Under Order VIII Rule 5(1), any allegation of fact not denied specifically or by necessary implication, or stated to be not admitted, is taken to be admitted (except against persons under disability). In Badat and Co. v. East India Trading Co., AIR 1964 SC 538, the Supreme Court held that an evasive denial is treated as an admission, and the admission itself is proof requiring no further evidence, subject only to the court's discretion under the proviso to require proof.
Is the 90-day limit to file a written statement mandatory?
In ordinary civil suits it is directory, not mandatory. Kailash v. Nanhku, (2005) 4 SCC 480, and Salem Advocate Bar Association v. Union of India, (2005) 6 SCC 344, held that courts retain a residual discretion to allow a written statement beyond 90 days in exceptional cases for reasons recorded. In commercial suits, however, the 120-day limit under the Commercial Courts Act, 2015 is mandatory and non-extendable, as held in SCG Contracts (India) Pvt. Ltd. v. K.S. Chamankar Infrastructure Pvt. Ltd., (2019) 12 SCC 210.
Can a defendant withdraw an admission made in the written statement?
Only with difficulty.
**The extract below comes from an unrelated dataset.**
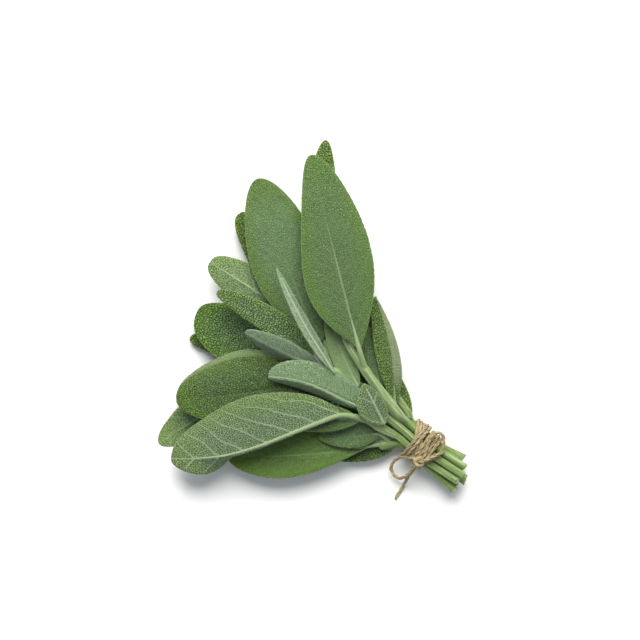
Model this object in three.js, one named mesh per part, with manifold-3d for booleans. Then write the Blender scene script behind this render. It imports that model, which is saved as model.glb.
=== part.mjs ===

In Gautam Sarup v. Leela Jetly, (2008) 7 SCC 85, the Court held that a categorical admission in the pleadings cannot ordinarily be resiled from, although it may in a given case be explained or clarified depending on its nature and character. A clear, categorical admission of a material fact will not be allowed to be withdrawn merely by amending the written statement, so admissions must be made deliberately.
What is the difference between a set-off and a counterclaim in a written statement?
A legal set-off under Order VIII Rule 6 is a claim for an ascertained sum of money legally recoverable from the plaintiff, within the court's pecuniary jurisdiction, raised in a money suit. A counterclaim under Order VIII Rule 6A is a broader cross-claim on any cause of action accruing before the defence is delivered, which may exceed a mere money claim. Both operate as cross-suits, but a set-off must be a definite, ascertained sum, whereas a counterclaim may seek any relief and must be directed against the plaintiff.
Does failing to file a written statement automatically mean the plaintiff wins?
No. Order VIII Rule 10 empowers the court to pronounce judgment against a defendant who fails to file, but in Balraj Taneja v. Sunil Madan, (1999) 8 SCC 396, the Supreme Court held that judgment must not be passed mechanically. The court must be satisfied that the facts stand deemed admitted and require no proof; where the plaint discloses disputed questions of fact, the plaintiff must still prove its case.
Must documents be filed along with the written statement?
Yes. Order VIII Rule 1A requires the defendant to enter in a list and produce with the written statement every document on which he bases his defence, set-off or counterclaim and which is in his possession or power. A document that ought to have been produced but was not cannot, without the leave of the court, be received in evidence on the defendant's behalf at the hearing.